On his first trip to the newly established Boer (Afrikaans) town, Ohrigstad, Albasini bought some land from the Kutswe chief Magashula for 22 head of cattle. Here he established his first mentioned trading post. This post was conveniently positioned along two ancient trade routes and offered wonderful opportunities of trade with both the local black people and the Boers. He would transport goods from Lourenco Marques through the tsetse fly area to Magashula’s kraal for the Boers, who would then travel down the escarpment to collect their goods. Albasini also appointed two headmen to run two other posts, one at the foot of Manugukop (just south of Pretoriuskop), which was run by Manugu, after whom the koppie was named. The other was run by Josekhulu near Ship Mountain (along the Voortrekker Road).
Albasini only stayed at Magashula’s Kraal for two years, as he was drawn by the growing settlements on the escarpment. In 1847 he bought a farm outside Ohrigstad and opened a shop there.

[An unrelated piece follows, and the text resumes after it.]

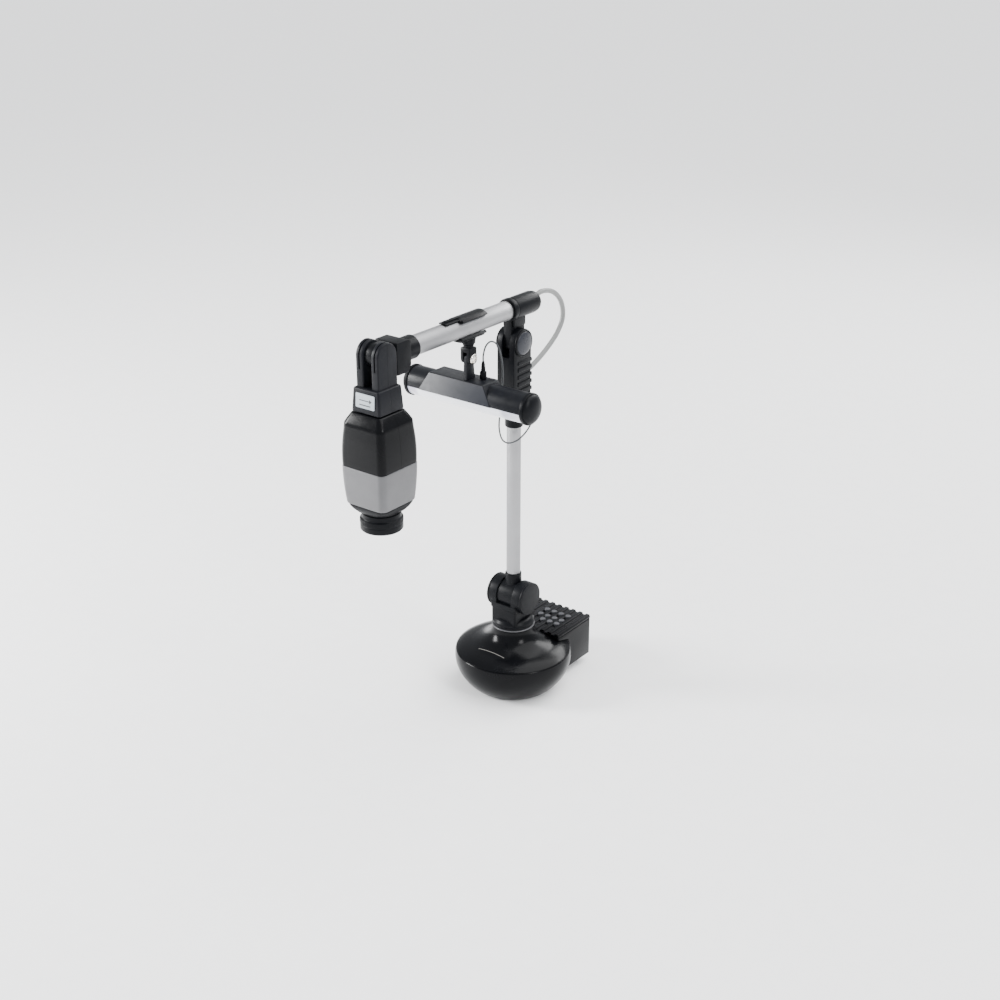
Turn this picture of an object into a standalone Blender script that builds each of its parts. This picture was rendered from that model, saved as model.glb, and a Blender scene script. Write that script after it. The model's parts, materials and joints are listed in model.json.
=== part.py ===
"""Document camera: a weighted round base with a rear control box, a tilting pole, a horizontal arm with a
camera head hanging from its end, and a lamp clipped to the arm.

Lengths are in millimetres and are scaled by MM when a mesh is made. +Z is up, the camera head is at -Y, the
control box at +Y, and the origin is the centre of the foot pad on the table.
"""
import math

import bmesh
import bpy
from mathutils import Matrix, Vector

MM = 0.001
GAP = 0.3  # between two pieces that touch
WALL = 2.5  # moulded plastic

# Base
PAD_RADIUS = 58.0
NECK_RADIUS = 30.5
NECK_TOP = 95.0
SHOULDER = (61.0, 66.0)  # radius, height
CREASE = (83.5, 57.5)
BOWL_FOOT = (62.0, 1.4)
FLANGE_HOLE = 13.5
SHAFT_BORE = 17.5

# Control box
BOX_HALF = 55.0
BOX_FRONT = 37.5
BOX_REAR = 120.0
BOX_BOTTOM = 11.0
PANEL_BOTTOM = 70.5
RIB_TROUGH = 73.0
RIB_CREST = 75.5
RIB_PITCH = 12.7
RIB_COUNT = 9
BUTTON_RADIUS = 4.2
BUTTON_TOP = 77.0
BUTTON_ROWS = (("menu", 95.0, (0, 1, 2, 3)), ("zoom", 78.0, (0, 1, 2, 3)), ("lamp", 65.5, (1, 2, 3)))
BUTTON_FIRST_X = -6.35

# Turret and pole
HINGE_Z = 143.0
BARREL_RADIUS = 22.0
BARREL_HALF = 13.0
CHEEK_HALF = 25.5
POLE_RADIUS = 10.0
POLE_WALL = 1.5
SOCKET_RADIUS = 11.8
SOCKET_TOP = 178.0
SHAFT_RADIUS = 12.0

# Elbow and arm
ELBOW_Z = 525.0
HOUSING_HALF = 14.5
HOUSING_DEPTH = 19.5
HOUSING_BOTTOM = 425.0
HOUSING_SLEEVE = 403.0
TONGUE_HALF = 6.2
SLOT_HALF = 6.6
ARM_Z = 571.5
ARM_RADIUS = 13.0
ARM_WALL = 1.6
KNOB_RADIUS = 15.2
KNOB_FRONT = -17.0
KNOB_REAR = 48.0
SLEEVE_REAR = -211.0
SLEEVE_FRONT = -233.0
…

Magashula’s Kraal was renowned for its fine white bread, which was made from grain grown at the post
Albasini was born to an Italian father and Spanish mother in Lisbon in May 1813. He enjoyed his childhood with his parents and brother and sister in Lisbon. In 1830 at the age of 17 years he arrived on the East Coast of Africa. He had a strong personality, sharp intellect and determination and due to this he became a personage in the Portuguese Port of Lourenco Marques (Mozambique). He played an important role in establishing this port as the gateway to the seas for the Zuid Afrikanshe Rebuliek (ZAR) and was the first Portuguese to trade with the Boers (Afrikaners) in Ohrigstad.